Answer: b) It mandates that taxes on goods and services in inter-state trade are levied and collected by the Central Government.
2. Which of the following Acts is primarily responsible for the levy and collection of GST on inter-state transactions?
a) Central Goods and Services Tax Act, 2017 (CGST Act)
b) State Goods and Services Tax Act, 2017 (SGST Act)
c) Integrated Goods and Services Tax Act, 2017 (IGST Act)
d) Union Territory Goods and Services Tax Act, 2017 (UTGST Act)
Answer: c) Integrated Goods and Services Tax Act, 2017 (IGST Act)
3. The “place of supply” is crucial for determining:
a) The applicable tax rate and the authority responsible for collecting the tax.
b) The eligibility for Input Tax Credit (ITC).
c) The applicability of the Reverse Charge Mechanism (RCM).
d) All of the above.
Answer: d) All of the above.
4. Which of the following is NOT a challenge faced by businesses in inter-state trade under the GST regime?
a) Determining the place of supply.
b) Claiming Input Tax Credit (ITC).
c) Complying with the Reverse Charge Mechanism (RCM).
d) Obtaining tax exemptions from the state government.
Answer: d) Obtaining tax exemptions from the state government.
5. Which of the following is a potential benefit of a well-functioning inter-state trade regime under Article 269-A?
a) Increased tax burden on businesses.
b) Reduced economic integration.
c) Increased trade and economic growth.
d) Increased administrative complexities.
Answer: c) Increased trade and economic growth.

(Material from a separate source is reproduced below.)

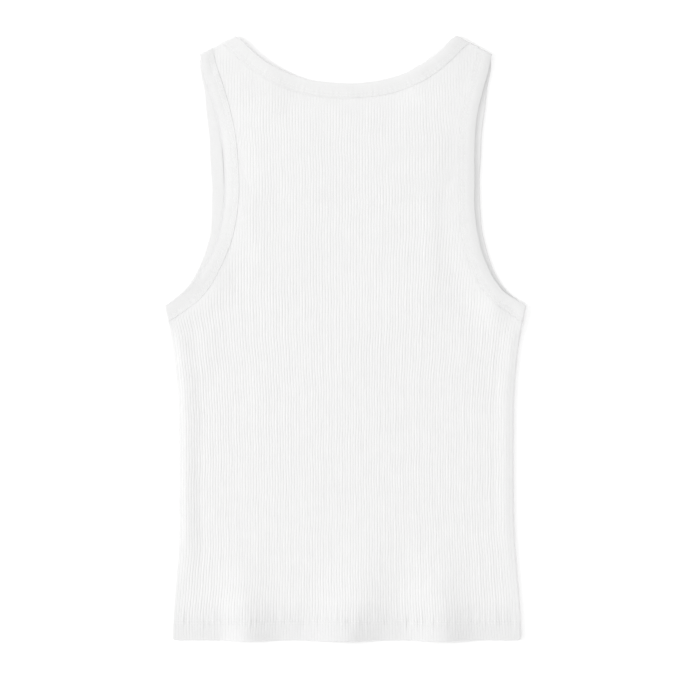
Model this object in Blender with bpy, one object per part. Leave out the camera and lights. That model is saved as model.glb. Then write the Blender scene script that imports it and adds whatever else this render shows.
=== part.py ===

6. The revenue collected under Article 269-A is distributed between:
a) The Central Government and the state governments.

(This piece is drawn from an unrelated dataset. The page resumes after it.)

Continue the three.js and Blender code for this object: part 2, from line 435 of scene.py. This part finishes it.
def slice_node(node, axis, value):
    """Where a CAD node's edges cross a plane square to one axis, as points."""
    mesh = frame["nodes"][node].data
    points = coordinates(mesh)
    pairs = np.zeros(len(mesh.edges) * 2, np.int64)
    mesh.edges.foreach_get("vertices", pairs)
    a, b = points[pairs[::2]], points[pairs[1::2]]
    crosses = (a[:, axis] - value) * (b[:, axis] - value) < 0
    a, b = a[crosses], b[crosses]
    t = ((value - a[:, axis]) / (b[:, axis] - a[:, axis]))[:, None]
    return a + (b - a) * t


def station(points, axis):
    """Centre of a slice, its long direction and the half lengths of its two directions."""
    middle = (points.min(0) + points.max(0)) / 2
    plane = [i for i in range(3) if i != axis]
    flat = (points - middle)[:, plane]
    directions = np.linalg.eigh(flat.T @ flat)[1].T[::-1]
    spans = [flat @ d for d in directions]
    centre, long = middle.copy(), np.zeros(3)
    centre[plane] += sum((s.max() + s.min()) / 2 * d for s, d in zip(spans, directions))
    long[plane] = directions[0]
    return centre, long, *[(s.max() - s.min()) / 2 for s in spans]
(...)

b) The Central Government and the Union Territories.
c) The state governments and the Union Territories.
d) The Central Government, state governments, and Union Territories.

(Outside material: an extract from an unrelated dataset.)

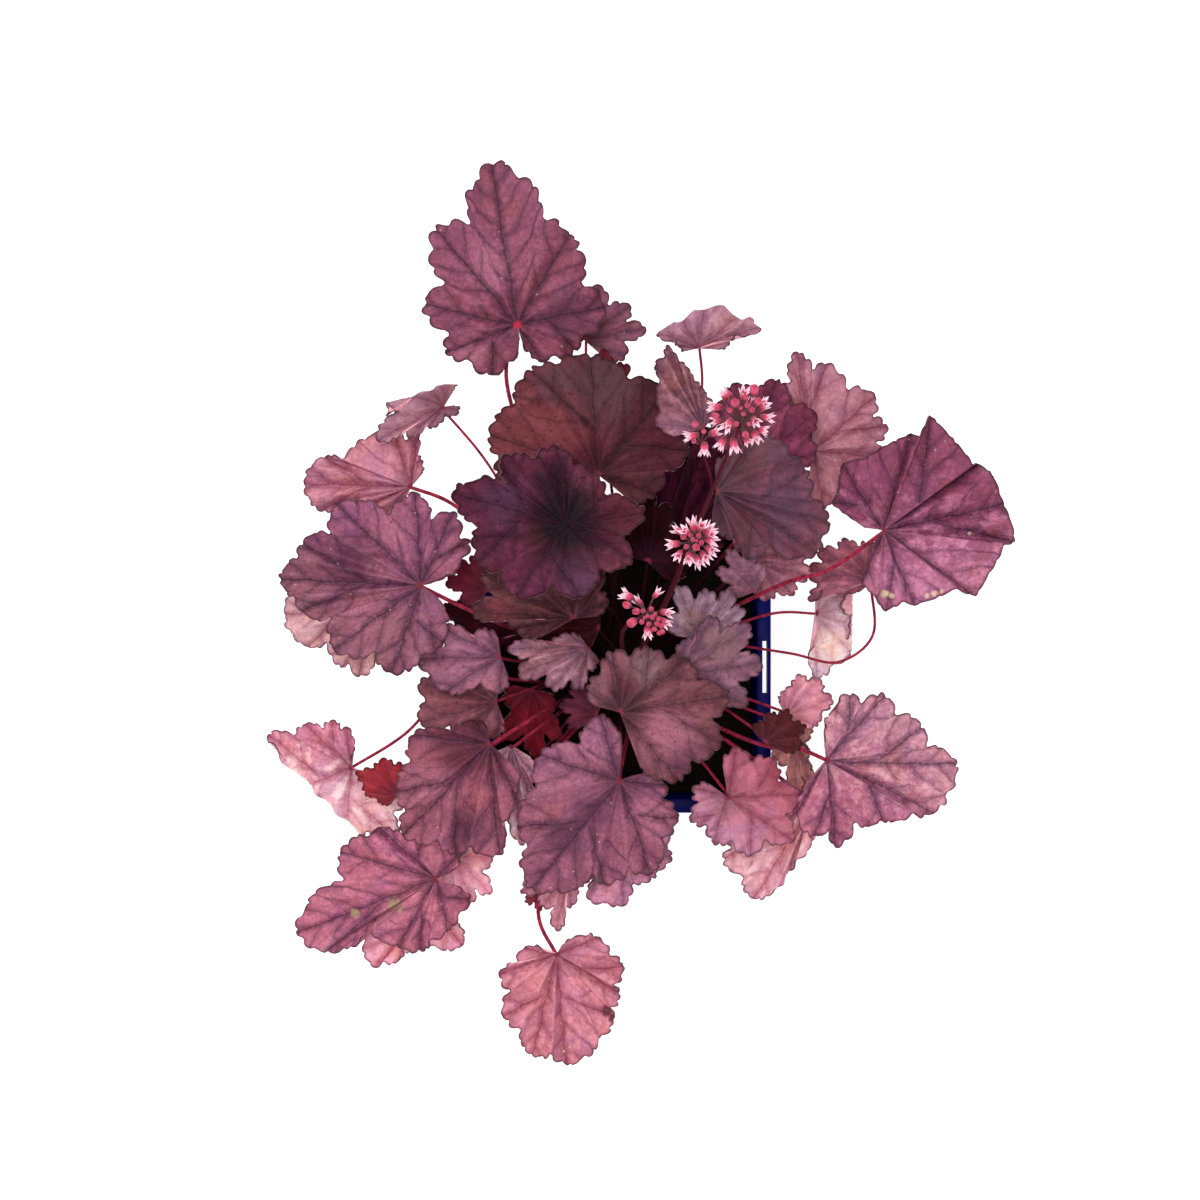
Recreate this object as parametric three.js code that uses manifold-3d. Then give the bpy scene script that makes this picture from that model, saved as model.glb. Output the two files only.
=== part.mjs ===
// A purple-leaved heuchera in its square nursery pot: the pot, its soil, fifty-one lobed leaves on their
// stalks and three short flower sprays. Millimetres, +Z up, origin at the middle of the pot's base.
import * as THREE from "three";
import { mergeVertices } from "three/addons/utils/BufferGeometryUtils.js";
import Module from "manifold-3d";

const wasm = await Module();
wasm.setup();

// ---- Driving dimensions, mm ----
const pot = {
  height: 115,
  rimHalf: 65, // half the width across the rim's skirt
  rimDepth: 9, // height of the turned-down skirt
  skirtWall: 1.4,
  lipHalf: 58.6, // half the width of the mouth inside the rim
  wall: 1.4,
  topHalf: 60, // outer half width just under the rim
  baseHalf: 44,
  cornerShare: 0.16, // corner radius as a share of the half width
  floor: 2,
  drainRadius: 5,
  drainAt: 26,
};
const tagSlot = { length: 23, width: 2.2, inset: 2.7 };
const soil = { top: 101, mound: 5, gap: 0.4, rings: 4 };
const stalk = { radius: 0.95, sides: 4, steps: 3 };
const scape = { radius: 1.1, sides: 5, steps: 5 };
const hole = { clearance: 0.35, sides: 4, rootDepth: 8, spare: 0.5 };
const blade = { thickness: 0.7, fineRings: [0.36, 0.7], rings: [0.55] };
const bell = { length: 6.5, waist: 1.35, mouth: 2.2, throat: 5, sides: 5 };
const bud = { length: 3.4, width: 1.35, sides: 4 };
const floretRoot = 1.4; // how deep a floret stands in the core of its head
const rootSpread = 25; // radius of the patch of soil that the stalks rise from
const foldRadius = 3; // of a blade's folded edge
const goldenAngle = Math.PI * (3 - Math.sqrt(5));

// ---- Finishes ----
const paint = (color, roughness) => new THREE.MeshStandardMaterial({ color, roughness, metalness: 0 });
const finish = {
  pot: paint(0x0b1070, 0.45),
  soil: paint(0x241712, 0.95),
  mauve: paint(0x8e5170, 0.55),
  dark: paint(0x4c2438, 0.5),
  bronze: paint(0x6a3c42, 0.55),
  grey: paint(0x836473, 0.6),
  pink: paint(0xc8899a, 0.6),
  red: paint(0x7d1c2a, 0.5),
  flower: paint(0xe58ba4, 0.6),
};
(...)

Answer: a) The Central Government and the state governments.
7. Which of the following is a key recommendation for improving the implementation of Article 269-A and the GST regime?
a) Increasing the tax burden on businesses.
b) Simplifying the place of supply rules.
c) Eliminating the Input Tax Credit (ITC) mechanism.
d) Reducing coordination between states.
Answer: b) Simplifying the place of supply rules.
8. The Reverse Charge Mechanism (RCM) is primarily intended to:
a) Reduce the tax burden on businesses.
b) Prevent tax evasion.
c) Increase the tax revenue collected by the state governments.
d) Simplify the GST compliance process.
Answer: b) Prevent tax evasion.
9. Which of the following is NOT a feature of the IGST Act, 2017?
a) Levy of IGST on inter-state transactions.
b) Eligibility for Input Tax Credit (ITC) on IGST paid on inputs.
c) Exemption from GST for all goods and services supplied in inter-state trade.
d) Applicability of the Reverse Charge Mechanism (RCM) in certain cases.
Answer: c) Exemption from GST for all goods and services supplied in inter-state trade.
10. The GST regime aims to create a unified national market by:
a) Eliminating cascading taxes and streamlining the tax structure.
b) Increasing the tax burden on businesses.
c) Promoting competition between states.
d) Encouraging the use of traditional tax systems.
Answer: a) Eliminating cascading taxes and streamlining the tax structure.
These MCQs cover various aspects of Article 269-A and the GST regime, testing your understanding of the key concepts and challenges related to inter-state trade in India.